_WHAT TO PRODUCE_:
Collect every line below that contains the word "Blender".
════
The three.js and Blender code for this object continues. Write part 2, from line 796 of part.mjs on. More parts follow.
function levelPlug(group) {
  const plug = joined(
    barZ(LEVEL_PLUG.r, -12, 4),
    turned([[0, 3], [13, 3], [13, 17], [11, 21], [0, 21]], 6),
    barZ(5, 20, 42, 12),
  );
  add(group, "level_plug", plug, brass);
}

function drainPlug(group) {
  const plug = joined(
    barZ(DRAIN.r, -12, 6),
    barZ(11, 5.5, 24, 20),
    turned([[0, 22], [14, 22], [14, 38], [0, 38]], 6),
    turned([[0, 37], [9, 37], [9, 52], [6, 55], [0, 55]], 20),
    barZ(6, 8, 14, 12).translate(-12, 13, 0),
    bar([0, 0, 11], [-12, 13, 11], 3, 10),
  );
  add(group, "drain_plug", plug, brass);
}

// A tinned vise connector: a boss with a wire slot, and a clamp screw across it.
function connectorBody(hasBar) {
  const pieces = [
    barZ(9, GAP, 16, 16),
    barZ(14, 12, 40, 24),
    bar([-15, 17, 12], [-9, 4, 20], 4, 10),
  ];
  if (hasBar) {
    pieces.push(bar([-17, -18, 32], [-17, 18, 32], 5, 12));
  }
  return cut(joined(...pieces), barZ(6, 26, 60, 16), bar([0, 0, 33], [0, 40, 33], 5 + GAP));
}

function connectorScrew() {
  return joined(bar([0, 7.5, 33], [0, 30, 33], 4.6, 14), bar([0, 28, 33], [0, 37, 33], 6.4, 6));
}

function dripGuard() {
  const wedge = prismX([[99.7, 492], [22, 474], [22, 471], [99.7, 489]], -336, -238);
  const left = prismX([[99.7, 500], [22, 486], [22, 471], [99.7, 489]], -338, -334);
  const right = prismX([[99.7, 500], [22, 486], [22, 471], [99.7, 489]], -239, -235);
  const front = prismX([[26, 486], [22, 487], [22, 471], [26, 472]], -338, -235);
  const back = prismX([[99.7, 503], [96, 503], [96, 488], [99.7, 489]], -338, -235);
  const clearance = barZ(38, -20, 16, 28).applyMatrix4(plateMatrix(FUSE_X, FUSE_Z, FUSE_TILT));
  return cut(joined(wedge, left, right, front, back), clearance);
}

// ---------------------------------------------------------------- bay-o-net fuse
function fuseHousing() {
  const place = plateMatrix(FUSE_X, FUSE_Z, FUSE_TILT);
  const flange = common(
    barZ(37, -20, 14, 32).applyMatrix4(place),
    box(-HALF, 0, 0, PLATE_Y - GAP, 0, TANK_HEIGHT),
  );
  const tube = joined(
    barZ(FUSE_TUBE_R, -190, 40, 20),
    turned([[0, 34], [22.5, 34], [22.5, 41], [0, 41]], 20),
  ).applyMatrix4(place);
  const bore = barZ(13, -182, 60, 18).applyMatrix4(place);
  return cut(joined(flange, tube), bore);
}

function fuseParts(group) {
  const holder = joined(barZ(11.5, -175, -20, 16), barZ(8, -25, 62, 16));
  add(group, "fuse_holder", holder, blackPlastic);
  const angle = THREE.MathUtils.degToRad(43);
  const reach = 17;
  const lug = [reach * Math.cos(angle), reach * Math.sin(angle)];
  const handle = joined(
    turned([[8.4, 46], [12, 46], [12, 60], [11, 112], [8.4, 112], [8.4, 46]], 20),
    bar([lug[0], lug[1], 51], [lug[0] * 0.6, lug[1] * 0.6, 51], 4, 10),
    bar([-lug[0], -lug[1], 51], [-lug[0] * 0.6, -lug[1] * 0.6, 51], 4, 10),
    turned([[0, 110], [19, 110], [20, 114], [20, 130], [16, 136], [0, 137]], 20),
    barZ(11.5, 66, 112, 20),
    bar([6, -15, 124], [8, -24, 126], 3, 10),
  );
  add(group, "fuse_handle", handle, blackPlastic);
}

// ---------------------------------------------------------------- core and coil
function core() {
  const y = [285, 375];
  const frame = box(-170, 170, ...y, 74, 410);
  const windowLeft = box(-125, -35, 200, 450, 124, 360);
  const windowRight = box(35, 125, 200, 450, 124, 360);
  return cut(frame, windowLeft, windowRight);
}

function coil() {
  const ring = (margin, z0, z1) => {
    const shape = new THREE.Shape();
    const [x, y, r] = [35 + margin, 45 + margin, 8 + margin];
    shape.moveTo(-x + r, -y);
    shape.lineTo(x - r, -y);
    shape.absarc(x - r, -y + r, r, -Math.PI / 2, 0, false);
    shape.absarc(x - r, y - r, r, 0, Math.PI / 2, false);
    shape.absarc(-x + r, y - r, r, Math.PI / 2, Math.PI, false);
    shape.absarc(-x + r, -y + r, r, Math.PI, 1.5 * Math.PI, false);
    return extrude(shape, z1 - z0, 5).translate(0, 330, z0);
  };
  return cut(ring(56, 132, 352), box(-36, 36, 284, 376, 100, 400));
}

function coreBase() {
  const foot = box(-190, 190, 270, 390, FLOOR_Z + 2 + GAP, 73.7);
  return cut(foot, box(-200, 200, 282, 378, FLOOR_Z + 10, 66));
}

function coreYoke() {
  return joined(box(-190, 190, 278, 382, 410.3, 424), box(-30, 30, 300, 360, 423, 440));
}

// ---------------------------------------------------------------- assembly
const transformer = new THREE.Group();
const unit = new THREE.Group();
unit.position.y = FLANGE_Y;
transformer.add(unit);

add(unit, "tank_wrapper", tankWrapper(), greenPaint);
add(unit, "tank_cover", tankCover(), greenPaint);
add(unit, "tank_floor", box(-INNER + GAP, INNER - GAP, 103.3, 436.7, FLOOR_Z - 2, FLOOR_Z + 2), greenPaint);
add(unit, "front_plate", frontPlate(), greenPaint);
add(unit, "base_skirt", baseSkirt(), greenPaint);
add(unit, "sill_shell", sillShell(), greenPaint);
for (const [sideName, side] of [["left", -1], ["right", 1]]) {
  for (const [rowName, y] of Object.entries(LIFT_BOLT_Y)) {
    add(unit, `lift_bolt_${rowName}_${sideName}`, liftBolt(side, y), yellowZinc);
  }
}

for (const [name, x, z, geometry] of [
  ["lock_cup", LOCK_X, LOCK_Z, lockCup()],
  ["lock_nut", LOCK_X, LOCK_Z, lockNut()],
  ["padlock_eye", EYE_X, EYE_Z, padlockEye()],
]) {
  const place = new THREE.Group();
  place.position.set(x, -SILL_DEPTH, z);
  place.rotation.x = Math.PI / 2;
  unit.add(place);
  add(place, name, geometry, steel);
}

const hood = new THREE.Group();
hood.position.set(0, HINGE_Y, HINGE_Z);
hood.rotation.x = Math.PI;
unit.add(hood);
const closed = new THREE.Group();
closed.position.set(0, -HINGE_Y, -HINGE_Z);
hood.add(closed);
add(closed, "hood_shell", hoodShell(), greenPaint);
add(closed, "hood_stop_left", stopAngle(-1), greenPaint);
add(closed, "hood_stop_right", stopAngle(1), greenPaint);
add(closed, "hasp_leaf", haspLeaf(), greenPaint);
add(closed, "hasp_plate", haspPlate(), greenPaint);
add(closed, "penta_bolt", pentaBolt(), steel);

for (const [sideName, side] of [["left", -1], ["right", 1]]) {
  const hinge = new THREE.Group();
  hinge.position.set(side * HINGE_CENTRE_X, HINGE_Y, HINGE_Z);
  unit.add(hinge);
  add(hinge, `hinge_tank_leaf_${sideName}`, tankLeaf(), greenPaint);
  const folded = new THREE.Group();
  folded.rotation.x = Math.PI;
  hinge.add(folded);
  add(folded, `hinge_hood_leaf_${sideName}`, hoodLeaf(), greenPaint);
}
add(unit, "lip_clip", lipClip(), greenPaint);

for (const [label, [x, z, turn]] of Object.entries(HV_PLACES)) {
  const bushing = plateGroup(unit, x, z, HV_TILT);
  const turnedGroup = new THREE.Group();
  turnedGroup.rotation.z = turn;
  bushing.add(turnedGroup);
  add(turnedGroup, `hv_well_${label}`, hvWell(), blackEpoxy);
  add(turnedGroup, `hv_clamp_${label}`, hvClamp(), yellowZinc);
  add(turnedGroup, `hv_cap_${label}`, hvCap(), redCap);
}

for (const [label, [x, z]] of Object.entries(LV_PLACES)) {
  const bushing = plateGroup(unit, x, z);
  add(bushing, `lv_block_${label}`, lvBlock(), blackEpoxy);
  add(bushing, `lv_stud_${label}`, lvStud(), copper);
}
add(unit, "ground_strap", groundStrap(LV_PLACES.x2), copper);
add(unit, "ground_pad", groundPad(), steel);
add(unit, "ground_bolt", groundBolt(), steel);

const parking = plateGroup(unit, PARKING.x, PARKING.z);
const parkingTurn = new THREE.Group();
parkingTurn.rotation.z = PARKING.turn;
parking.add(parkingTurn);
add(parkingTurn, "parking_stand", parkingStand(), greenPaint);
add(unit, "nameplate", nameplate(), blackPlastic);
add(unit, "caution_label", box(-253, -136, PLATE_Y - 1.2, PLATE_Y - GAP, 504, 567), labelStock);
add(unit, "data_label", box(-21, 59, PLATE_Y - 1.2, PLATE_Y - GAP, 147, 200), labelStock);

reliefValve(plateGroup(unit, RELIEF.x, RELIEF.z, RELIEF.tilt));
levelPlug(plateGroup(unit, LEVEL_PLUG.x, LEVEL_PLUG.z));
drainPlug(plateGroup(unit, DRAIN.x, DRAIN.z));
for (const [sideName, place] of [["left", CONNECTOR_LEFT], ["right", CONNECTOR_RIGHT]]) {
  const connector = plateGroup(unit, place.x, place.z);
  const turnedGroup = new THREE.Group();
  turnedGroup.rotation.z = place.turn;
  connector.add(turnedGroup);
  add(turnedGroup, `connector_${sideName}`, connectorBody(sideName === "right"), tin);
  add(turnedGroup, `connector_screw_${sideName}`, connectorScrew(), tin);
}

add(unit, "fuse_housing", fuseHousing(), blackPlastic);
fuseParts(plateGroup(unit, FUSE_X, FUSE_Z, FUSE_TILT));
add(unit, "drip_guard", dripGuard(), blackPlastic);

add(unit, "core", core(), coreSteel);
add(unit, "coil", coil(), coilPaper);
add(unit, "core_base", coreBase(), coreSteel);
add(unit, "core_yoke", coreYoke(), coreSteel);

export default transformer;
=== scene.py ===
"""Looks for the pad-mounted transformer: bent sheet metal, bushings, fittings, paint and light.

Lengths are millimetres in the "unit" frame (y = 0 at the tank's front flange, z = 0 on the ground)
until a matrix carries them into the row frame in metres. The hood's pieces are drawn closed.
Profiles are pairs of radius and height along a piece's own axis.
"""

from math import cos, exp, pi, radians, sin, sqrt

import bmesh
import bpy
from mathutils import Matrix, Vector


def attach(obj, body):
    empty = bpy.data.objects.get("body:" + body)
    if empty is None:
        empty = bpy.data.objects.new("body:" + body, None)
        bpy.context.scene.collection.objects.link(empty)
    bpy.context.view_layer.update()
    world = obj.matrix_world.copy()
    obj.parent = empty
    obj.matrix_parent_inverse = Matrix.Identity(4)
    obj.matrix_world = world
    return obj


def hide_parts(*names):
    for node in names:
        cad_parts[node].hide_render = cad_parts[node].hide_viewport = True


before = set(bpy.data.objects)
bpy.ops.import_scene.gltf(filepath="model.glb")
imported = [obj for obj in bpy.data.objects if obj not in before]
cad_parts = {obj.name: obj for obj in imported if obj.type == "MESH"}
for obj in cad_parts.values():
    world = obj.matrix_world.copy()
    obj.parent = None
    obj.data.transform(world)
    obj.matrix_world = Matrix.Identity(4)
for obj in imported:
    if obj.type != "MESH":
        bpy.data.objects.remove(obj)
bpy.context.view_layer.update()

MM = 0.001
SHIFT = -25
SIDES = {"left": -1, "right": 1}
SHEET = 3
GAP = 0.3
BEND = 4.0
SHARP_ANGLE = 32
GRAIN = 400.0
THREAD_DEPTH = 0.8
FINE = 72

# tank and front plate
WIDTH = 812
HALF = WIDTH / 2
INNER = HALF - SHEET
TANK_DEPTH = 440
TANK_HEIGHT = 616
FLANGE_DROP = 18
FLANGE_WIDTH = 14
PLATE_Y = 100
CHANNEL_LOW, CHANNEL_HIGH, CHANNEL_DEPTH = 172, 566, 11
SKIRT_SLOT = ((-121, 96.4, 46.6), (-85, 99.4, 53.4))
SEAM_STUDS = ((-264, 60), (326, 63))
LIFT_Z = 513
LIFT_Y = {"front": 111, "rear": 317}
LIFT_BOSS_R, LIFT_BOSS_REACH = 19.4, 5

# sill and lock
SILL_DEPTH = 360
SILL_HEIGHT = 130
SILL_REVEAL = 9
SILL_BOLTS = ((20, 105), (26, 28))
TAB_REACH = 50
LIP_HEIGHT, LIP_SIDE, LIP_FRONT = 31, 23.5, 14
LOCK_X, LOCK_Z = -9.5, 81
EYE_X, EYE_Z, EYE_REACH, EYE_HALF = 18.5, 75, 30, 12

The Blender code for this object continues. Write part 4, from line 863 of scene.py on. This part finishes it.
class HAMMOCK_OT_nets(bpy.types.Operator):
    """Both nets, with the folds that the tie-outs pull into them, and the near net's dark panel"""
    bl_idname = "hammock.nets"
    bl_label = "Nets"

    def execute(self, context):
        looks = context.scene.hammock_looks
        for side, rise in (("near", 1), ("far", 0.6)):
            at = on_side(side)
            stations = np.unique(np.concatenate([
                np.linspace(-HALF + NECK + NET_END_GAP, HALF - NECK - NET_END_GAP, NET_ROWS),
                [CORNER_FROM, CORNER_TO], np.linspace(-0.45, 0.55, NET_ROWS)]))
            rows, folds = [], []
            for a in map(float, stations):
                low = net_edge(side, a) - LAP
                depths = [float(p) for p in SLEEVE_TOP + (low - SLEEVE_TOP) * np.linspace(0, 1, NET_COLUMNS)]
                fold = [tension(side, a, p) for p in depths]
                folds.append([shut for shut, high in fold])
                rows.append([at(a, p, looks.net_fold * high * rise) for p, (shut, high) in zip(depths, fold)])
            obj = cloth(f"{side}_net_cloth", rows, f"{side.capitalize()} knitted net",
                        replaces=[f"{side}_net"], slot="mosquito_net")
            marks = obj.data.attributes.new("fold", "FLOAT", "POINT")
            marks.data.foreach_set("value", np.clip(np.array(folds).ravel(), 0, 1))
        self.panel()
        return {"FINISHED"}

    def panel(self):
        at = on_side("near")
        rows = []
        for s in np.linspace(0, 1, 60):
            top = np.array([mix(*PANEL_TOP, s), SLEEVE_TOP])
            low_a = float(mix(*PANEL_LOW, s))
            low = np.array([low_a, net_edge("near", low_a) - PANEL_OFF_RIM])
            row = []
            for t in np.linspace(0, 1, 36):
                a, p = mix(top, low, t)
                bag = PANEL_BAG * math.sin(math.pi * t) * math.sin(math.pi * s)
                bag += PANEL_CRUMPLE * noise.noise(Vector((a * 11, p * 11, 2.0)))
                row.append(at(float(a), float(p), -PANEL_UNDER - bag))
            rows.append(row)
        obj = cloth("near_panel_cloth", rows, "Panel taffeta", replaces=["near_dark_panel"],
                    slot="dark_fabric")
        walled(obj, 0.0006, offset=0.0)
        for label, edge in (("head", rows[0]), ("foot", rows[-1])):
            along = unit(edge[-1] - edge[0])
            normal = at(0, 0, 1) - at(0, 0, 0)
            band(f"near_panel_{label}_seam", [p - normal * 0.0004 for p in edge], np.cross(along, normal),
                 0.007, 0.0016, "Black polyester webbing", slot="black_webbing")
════
_RESULT OF THIS EXERCISE_:
The three.js and Blender code for this object continues. Write part 2, from line 796 of part.mjs on. More parts follow.
The Blender code for this object continues. Write part 4, from line 863 of scene.py on. This part finishes it.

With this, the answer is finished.